The threat of indictment on these criminal charges has been on the horizon ever since March 2022, when a federal judge in Santa Ana, California, made a significant finding that criminally implicated Trump directly in a wide-ranging scheme to lie to the country he purported to lead. The judge was overseeing a document dispute when the Jan. 6 Committee tried to get emails from Eastman, the right-wing legal scholar who engineered Trump’s plan to stay in the White House by interrupting congressional certification of election results.

After reviewing the email himself, U.S. District Court Judge David O. Carter determined “more likely than not that President Trump corruptly attempted to obstruct the Joint Session of Congress on January 6, 2021.”

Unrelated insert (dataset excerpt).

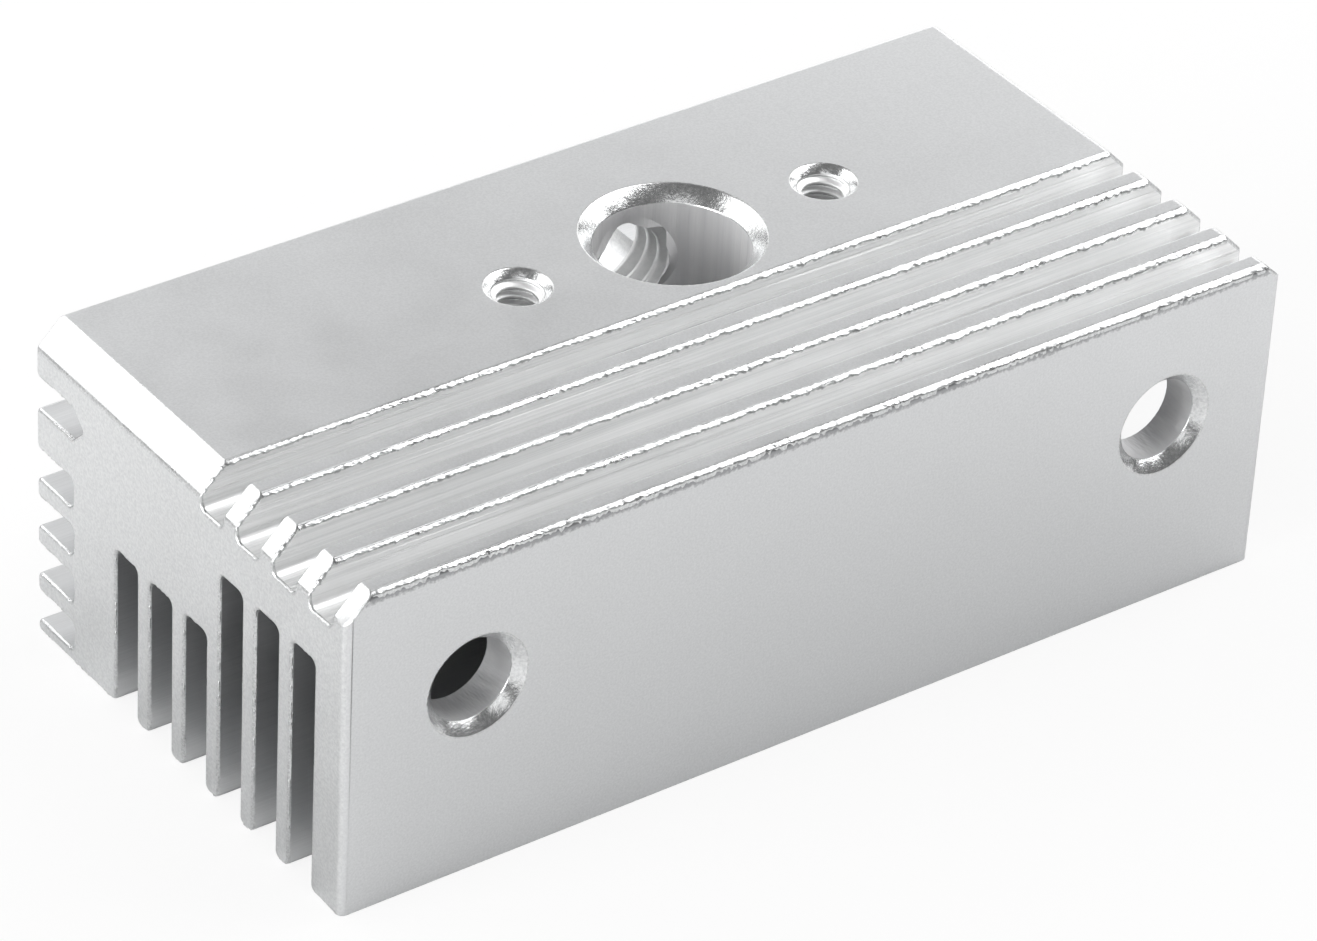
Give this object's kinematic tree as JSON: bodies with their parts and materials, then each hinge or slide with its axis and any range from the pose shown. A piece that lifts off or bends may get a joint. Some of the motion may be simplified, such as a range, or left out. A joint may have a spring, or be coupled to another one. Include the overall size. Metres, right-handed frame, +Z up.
{
  "type": "extruder heat sink",
  "caption": "Finned aluminium block that clamps and cools a filament extruder's throat tube, with a cross-drilled bore, tapped holes and long screw holes.",
  "frame": {"origin": "under the middle of the block, on the plane of its leg tips", "axes": "+X along the extrusion, towards the end where the long legs are cut back; +Y from the front plate to the rear fins; +Z up, out of the throat bore's chamfered mouth"},
  "size_m": [0.0418, 0.0206, 0.0137],
  "materials": {
    "drawn_aluminium": "natural, blasted fine, with drawn grooves and bright machined edges"
  },
  "bodies": {
    "root": {"heat_sink": "drawn_aluminium"}
  },
  "joints": []
}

Carter went further in October, writing that “the emails show that President Trump knew that the specific numbers of voter fraud were wrong but continued to tout those numbers, both in court and to the public. The Court finds that these emails are sufficiently related to and in furtherance of a conspiracy to defraud the United States.”

At this point, the former president is fighting off criminal charges in all directions. He is scheduled to be on trial in March 2024 in New York City, where the Manhattan District Attorney is trying to jail him for faking business records in a scheme to save his first successful presidential campaign potentially catastrophic embarrassment when he quietly paid the porn star Stormy Daniels to shut up about their sexual affair.

Then in May 2024, Trump is set to be on trial yet again in South Florida, where Smith’s federal prosecutors are trying to nail him for keeping classified documents after leaving the White House. And there could be a third trial next year as well: The Fulton County District Attorney in Atlanta is conducting a criminal inquiry over the way Trump intimidated an elections official there.

Trump has repeatedly dismissed all these investigations as politically motivated and seems to be using his 2024 presidential run as cover.

Trump, who was twice impeached by Congress but spared conviction by Republicans in the Senate, is the first of the nation’s 46 presidents over 234 years to be criminally indicted after leaving office.